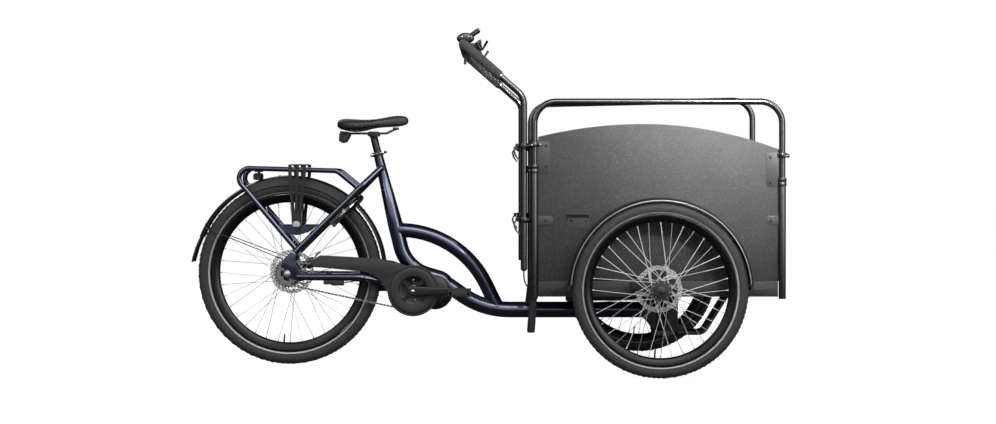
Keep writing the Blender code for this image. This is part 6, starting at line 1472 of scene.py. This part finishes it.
# The front chassis. Welded flat steel in black powder coat: a forked bracket holds the
# king pin above and below the steering head, a cross beam carries the wheels' stub
# axles, and two long rails and a bent strut pair carry the box.
HEAD_X, DECK_Z = 0.65, 0.2697
bm = bmesh.new()
plate_of(bm, [(0.565, 0.2628), (0.57, DECK_Z), (0.705, DECK_Z), (0.71, 0.2628)], -0.095, 0.095)
plate_of(bm, mm(618, 109, 622, 125.2, 700, 125.2, 710, 125.2, 710, 115, 704, 109), -0.045, 0.045)
block_of(bm, (0.697, -0.045, 0.109), (0.71, 0.045, DECK_Z))
for side in (-1, 1):
    y = side * 0.12
    block_of(bm, (0.214, y - 0.02, 0.2582), (1.008, y + 0.02, DECK_Z))
    block_of(bm, (0.3, y - 0.0185, 0.242), (0.629, y + 0.0185, 0.26))
    block_of(bm, (0.589, side * 0.05, 0.232), (0.629, side * 0.3155, DECK_Z))
    plate_of(bm, [(0.666, 0.124), (0.708, 0.124), (0.708, DECK_Z - 0.001), (0.656, DECK_Z - 0.001),
        (0.656, 0.25)], side * 0.0385, side * 0.044)
    plate_of(bm, mm(706, 118, 756, 118, 706, 154), side * 0.031, side * 0.0345)
    carrier = mm(-32, 232, 32, 232, 32, 280, 26, 310, 18, 326, -18, 326, -50, 333, -66, 334,
        -70, 328, -70, 296, -62, 289, -34, 281)
    plate_of(bm, [(FRONT_X + a, b) for a, b in carrier], side * 0.3075, side * 0.3155)
block_of(bm, (0.872, -0.14, 0.2582), (0.912, 0.14, DECK_Z))
made("chassis_plates", bm, bracket_black, "front", ["chassis"], rounded=0.0016)
bm = bmesh.new()
for side in (-1, 1):
    swept(bend_corners([(0.7, side * 0.03, 0.118), (0.803, side * 0.03, 0.118),
        (0.896, side * 0.03, 0.266)], [0.03], 10), 0.009, 20, bm)
lathe(bm, mm(0, 113, 15, 113, 15, 266, 0, 266), (HEAD_X, 0, 0), 36, "Z")
lathe(bm, mm(0, 101, 9, 101.5, 10.5, 103.5, 10.5, 108.5, 16.5, 108.5, 16.5, 111, 0, 111),
    (HEAD_X, 0, 0), 36, "Z")
for z in (0.1253, 0.2622):
    lathe(bm, mm(15.5, -0.2, 30, -0.2, 32.5, 0.2, 32.5, 0.4, 15.5, 0.4, z=z), (HEAD_X, 0, 0), 40,
        "Z")
made("king_pin_and_struts", bm, bracket_black, "front", rounded=0.0006)
bm = bmesh.new()
for side in (-1, 1):
    profile = mm(0, 313.5, 15, 313.5, 15, 325, 13, 333.5, 7.5, 334, 7.5, 440.5, 0, 441)
    lathe(bm, [(r, side * y) for r, y in profile], (FRONT_X, 0, FRONT_Z), 36)
    washer = mm(7.5, 440.6, 12.5, 440.6, 12.5, 442, 7.5, 442)
    lathe(bm, [(r, side * y) for r, y in washer], (FRONT_X, 0, FRONT_Z), 36)
made("stub_axles", bm, steel, "front", rounded=0.0005)
bm = bmesh.new()
for side in (-1, 1):
    cap = mm(0, 442, 12.2, 442, 12.2, 445.5, 10.5, 448, 6, 449.4, 0, 449.6)
    lathe(bm, [(r, side * y) for r, y in cap], (FRONT_X, 0, FRONT_Z), 36)
made("stub_axle_caps", bm, plastic, "front", sharp=45)

# The front calipers: cast bodies that straddle each disc behind the axle, each held on
# its carrier by two screws, with a short hose that runs to the chassis beam.
bm, hoses = bmesh.new(), bmesh.new()
for side in (-1, 1):
    disc_y = side * 0.346
    x, z = FRONT_X, FRONT_Z
    plate_of(bm, mm(-54, 2, -60, -8, -80, -6, -94, 4, -94, 24, -84, 33, -62, 33, -55, 26,
        x=x, z=z), side * 0.3135, disc_y + side * 0.013)
    swept(bend_corners([(x - 0.086, side * 0.326, z + 0.03), (x - 0.092, side * 0.32, z + 0.046),
        (x - 0.07, side * 0.304, z + 0.04), (x - 0.04, side * 0.3, z - 0.036)], [0.008, 0.012], 6),
        0.0026, 12, hoses)
slots = bmesh.new()
for side in (-1, 1):
    lathe(slots, mm(20, -3.4, 82.8, -3.4, 82.8, 3.4, 20, 3.4), (FRONT_X, side * 0.346, FRONT_Z),
        72)
made("front_calipers", drilled(bm, slots), forged, "front",
    rounded=0.0014)
made("front_caliper_hoses", hoses, rubber, "front")
spots = mm(-86, 4, -64, 26, x=FRONT_X, z=FRONT_Z)
DARK_SCREWS.run("front_caliper_screws", "front", slot="black_paint", Size=0.0036,
    spots=faced(spots, -1, 0.359) + faced(spots, 1, 0.359))

# The sill: folded steel channel all round the foot of the box, mitred at its corners
# and open inwards, which the floor and the boards stand on.
sill_grey, place = finish("grey_powder_coat", (0.018, 0.0185, 0.02), 0.45, 0.1, 0.3, 0.3)
feed(sill_grey, Roughness=grain(place, 150, 3) * 0.14 + 0.38,
    Normal=bump(grain(place, 1200, 2), 0.14, 0.0002))
tab_grey = worn("grey_tab_coat", (0.04, 0.041, 0.044), (0.45, 0.1, 0.3, 0.3), 150, 3, 0.14, 0.38)
SILL_LOW, SILL_HIGH = Vector((0.1975, -0.306, 0.27)), Vector((1.0245, 0.306, 0.323))
bm = bmesh.new()
block_of(bm, SILL_LOW, SILL_HIGH)
inside, lip = bmesh.new(), bmesh.new()
wall = Vector((0.003, 0.003, 0.003))
block_of(inside, SILL_LOW + wall, SILL_HIGH - wall)
block_of(lip, SILL_LOW + Vector((0.026, 0.026, -0.01)), SILL_HIGH - Vector((0.026, 0.026, -0.01)))
made("sill_channel", drilled(bm, inside, lip), sill_grey, "front", ["sill_frame"],
    rounded=0.0014)
spots = mm(232, 296.5, 985, 296.5)
DARK_SCREWS.run("sill_screws", "front", slot="black_paint", Size=0.0036,
    spots=faced(spots, -1, 0.3062) + faced(spots, 1, 0.3062))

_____

Copy out the full listing exactly.

Result of this task:
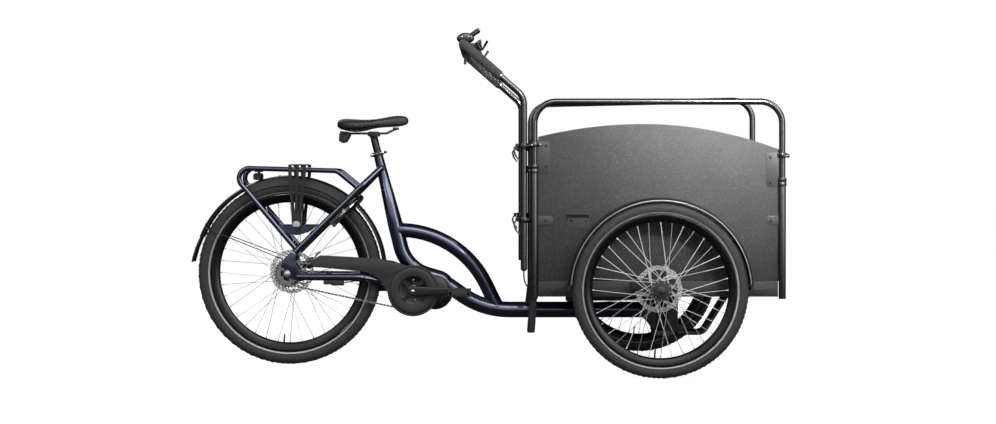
Keep writing the Blender code for this image. This is part 6, starting at line 1472 of scene.py. This part finishes it.
# The front chassis. Welded flat steel in black powder coat: a forked bracket holds the
# king pin above and below the steering head, a cross beam carries the wheels' stub
# axles, and two long rails and a bent strut pair carry the box.
HEAD_X, DECK_Z = 0.65, 0.2697
bm = bmesh.new()
plate_of(bm, [(0.565, 0.2628), (0.57, DECK_Z), (0.705, DECK_Z), (0.71, 0.2628)], -0.095, 0.095)
plate_of(bm, mm(618, 109, 622, 125.2, 700, 125.2, 710, 125.2, 710, 115, 704, 109), -0.045, 0.045)
block_of(bm, (0.697, -0.045, 0.109), (0.71, 0.045, DECK_Z))
for side in (-1, 1):
    y = side * 0.12
    block_of(bm, (0.214, y - 0.02, 0.2582), (1.008, y + 0.02, DECK_Z))
    block_of(bm, (0.3, y - 0.0185, 0.242), (0.629, y + 0.0185, 0.26))
    block_of(bm, (0.589, side * 0.05, 0.232), (0.629, side * 0.3155, DECK_Z))
    plate_of(bm, [(0.666, 0.124), (0.708, 0.124), (0.708, DECK_Z - 0.001), (0.656, DECK_Z - 0.001),
        (0.656, 0.25)], side * 0.0385, side * 0.044)
    plate_of(bm, mm(706, 118, 756, 118, 706, 154), side * 0.031, side * 0.0345)
    carrier = mm(-32, 232, 32, 232, 32, 280, 26, 310, 18, 326, -18, 326, -50, 333, -66, 334,
        -70, 328, -70, 296, -62, 289, -34, 281)
    plate_of(bm, [(FRONT_X + a, b) for a, b in carrier], side * 0.3075, side * 0.3155)
block_of(bm, (0.872, -0.14, 0.2582), (0.912, 0.14, DECK_Z))
made("chassis_plates", bm, bracket_black, "front", ["chassis"], rounded=0.0016)
bm = bmesh.new()
for side in (-1, 1):
    swept(bend_corners([(0.7, side * 0.03, 0.118), (0.803, side * 0.03, 0.118),
        (0.896, side * 0.03, 0.266)], [0.03], 10), 0.009, 20, bm)
lathe(bm, mm(0, 113, 15, 113, 15, 266, 0, 266), (HEAD_X, 0, 0), 36, "Z")
lathe(bm, mm(0, 101, 9, 101.5, 10.5, 103.5, 10.5, 108.5, 16.5, 108.5, 16.5, 111, 0, 111),
    (HEAD_X, 0, 0), 36, "Z")
for z in (0.1253, 0.2622):
    lathe(bm, mm(15.5, -0.2, 30, -0.2, 32.5, 0.2, 32.5, 0.4, 15.5, 0.4, z=z), (HEAD_X, 0, 0), 40,
        "Z")
made("king_pin_and_struts", bm, bracket_black, "front", rounded=0.0006)
bm = bmesh.new()
for side in (-1, 1):
    profile = mm(0, 313.5, 15, 313.5, 15, 325, 13, 333.5, 7.5, 334, 7.5, 440.5, 0, 441)
    lathe(bm, [(r, side * y) for r, y in profile], (FRONT_X, 0, FRONT_Z), 36)
    washer = mm(7.5, 440.6, 12.5, 440.6, 12.5, 442, 7.5, 442)
    lathe(bm, [(r, side * y) for r, y in washer], (FRONT_X, 0, FRONT_Z), 36)
made("stub_axles", bm, steel, "front", rounded=0.0005)
bm = bmesh.new()
for side in (-1, 1):
    cap = mm(0, 442, 12.2, 442, 12.2, 445.5, 10.5, 448, 6, 449.4, 0, 449.6)
    lathe(bm, [(r, side * y) for r, y in cap], (FRONT_X, 0, FRONT_Z), 36)
made("stub_axle_caps", bm, plastic, "front", sharp=45)

# The front calipers: cast bodies that straddle each disc behind the axle, each held on
# its carrier by two screws, with a short hose that runs to the chassis beam.
bm, hoses = bmesh.new(), bmesh.new()
for side in (-1, 1):
    disc_y = side * 0.346
    x, z = FRONT_X, FRONT_Z
    plate_of(bm, mm(-54, 2, -60, -8, -80, -6, -94, 4, -94, 24, -84, 33, -62, 33, -55, 26,
        x=x, z=z), side * 0.3135, disc_y + side * 0.013)
    swept(bend_corners([(x - 0.086, side * 0.326, z + 0.03), (x - 0.092, side * 0.32, z + 0.046),
        (x - 0.07, side * 0.304, z + 0.04), (x - 0.04, side * 0.3, z - 0.036)], [0.008, 0.012], 6),
        0.0026, 12, hoses)
slots = bmesh.new()
for side in (-1, 1):
    lathe(slots, mm(20, -3.4, 82.8, -3.4, 82.8, 3.4, 20, 3.4), (FRONT_X, side * 0.346, FRONT_Z),
        72)
made("front_calipers", drilled(bm, slots), forged, "front",
    rounded=0.0014)
made("front_caliper_hoses", hoses, rubber, "front")
spots = mm(-86, 4, -64, 26, x=FRONT_X, z=FRONT_Z)
DARK_SCREWS.run("front_caliper_screws", "front", slot="black_paint", Size=0.0036,
    spots=faced(spots, -1, 0.359) + faced(spots, 1, 0.359))

# The sill: folded steel channel all round the foot of the box, mitred at its corners
# and open inwards, which the floor and the boards stand on.
sill_grey, place = finish("grey_powder_coat", (0.018, 0.0185, 0.02), 0.45, 0.1, 0.3, 0.3)
feed(sill_grey, Roughness=grain(place, 150, 3) * 0.14 + 0.38,
    Normal=bump(grain(place, 1200, 2), 0.14, 0.0002))
tab_grey = worn("grey_tab_coat", (0.04, 0.041, 0.044), (0.45, 0.1, 0.3, 0.3), 150, 3, 0.14, 0.38)
SILL_LOW, SILL_HIGH = Vector((0.1975, -0.306, 0.27)), Vector((1.0245, 0.306, 0.323))
bm = bmesh.new()
block_of(bm, SILL_LOW, SILL_HIGH)
inside, lip = bmesh.new(), bmesh.new()
wall = Vector((0.003, 0.003, 0.003))
block_of(inside, SILL_LOW + wall, SILL_HIGH - wall)
block_of(lip, SILL_LOW + Vector((0.026, 0.026, -0.01)), SILL_HIGH - Vector((0.026, 0.026, -0.01)))
made("sill_channel", drilled(bm, inside, lip), sill_grey, "front", ["sill_frame"],
    rounded=0.0014)
spots = mm(232, 296.5, 985, 296.5)
DARK_SCREWS.run("sill_screws", "front", slot="black_paint", Size=0.0036,
    spots=faced(spots, -1, 0.3062) + faced(spots, 1, 0.3062))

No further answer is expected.